Who wants to start a petition?
 
@ckb- I don't want to be Debby Downer, but i think you're asking a bit too much from the state and the DCR specifically. I spent 6 years working for the DCR (they were still DEM when i started) and while i have no experience elsewhere, i would have to presume (and hope) that it is one of the most poorly run departments in the state. Their budget has been cut year after year and is simply spread too thin (they have even turned down donated and inherited land due to lack of resources available to manage them) to accomplish anything worthwhile.

The bigger problem i see is that DCR has shifted their focus in the past few years from a concentration on urban parks to rural parks and forests. Again, the department is spread so thin that they essentially pick one or the other to work on. Right now, most of their money is being invested in to trying to bring our state forest system up to date (and a massive investment in long bike trails of all things).
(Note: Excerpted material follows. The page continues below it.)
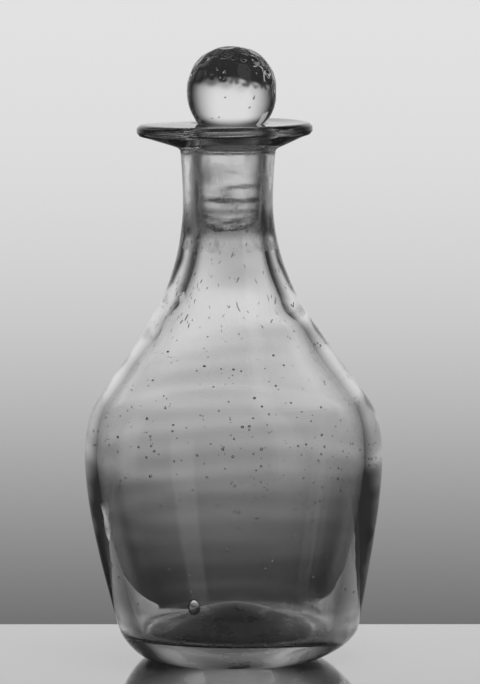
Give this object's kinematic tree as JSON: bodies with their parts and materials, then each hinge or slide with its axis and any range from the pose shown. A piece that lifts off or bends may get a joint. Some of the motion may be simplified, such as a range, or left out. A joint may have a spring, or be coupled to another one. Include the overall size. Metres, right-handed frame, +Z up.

That being said, I have to agree Charlie_mta and Vanshnookeraggen on this. A few traffic lights would turn some traffic away and make the area a bit more pedestrian friendly. I can't see getting rid of it completely. It could be a reasonable riverside boulevard if it was done correctly (which is a huge demand). There's potential here.

If traffic lights could potentially lower volume and reduce speeds, then I'd be all for it.
 
It shouldn't be that hard to do, just look across the river at Cambridge.
 
I would be very, very happy with no tunnels, all surface roads, replaced Fiedler bridge.

The issues they have with rebuilding/renovating/replacing have as much to do with pacifying the neighbors as it does with finding a logical solution.

I think the only reason they delayed making a decision is they felt they couldn't get the neighborhood to agree on one option (perhaps this is mentioned in the article, I didn't read it).

I think it only makes sense to re-route some of the traffic on to the Esplanade while renovating/rebuilding/replacing the tunnel.

Of course, some residents would end up dying of heart attacks, as a result.

Shame, that.
 
By doing this you'd just be making things more inconvenient for drivers without offering an alternative. I'd compare the way Storrow Drive is used to FDR in NYC and considering the current state of transportation in Boston, putting traffic lights on Storrow would be a nightmare. Before we can make it more inconvenient for people to drive in/around Boston (which I support) we have to provide an equal/better alternative. A commuter line addition here and there, and a green line extension just don't suffice.
 
I'd like to see the traffic counts and where people are coming from before I would want to decide. I think in the long run putting up traffic lights and spending the oney that would have gone into building the tunnel on improved bus and train service to the west would be best.
 
I think it only makes sense to re-route some of the traffic on to the Esplanade while renovating/rebuilding/replacing the tunnel.

Of course, some residents would end up dying of heart attacks, as a result.

Or, this being Massachusetts, we could continue with the status quo (i.e. do nothing) until the tunnel falls in and kills some poor bastard on his way home from work. Will it be appropriate for the families of the deceased to take legal action against the gaggle of effete assholes and chardonnay socialists who stand in opposition to this project?

News flash: Storrow Drive isn't going to go away. Neither is Chicago's Lake Shore Drive or the FDR or West Side Highway in Manhattan.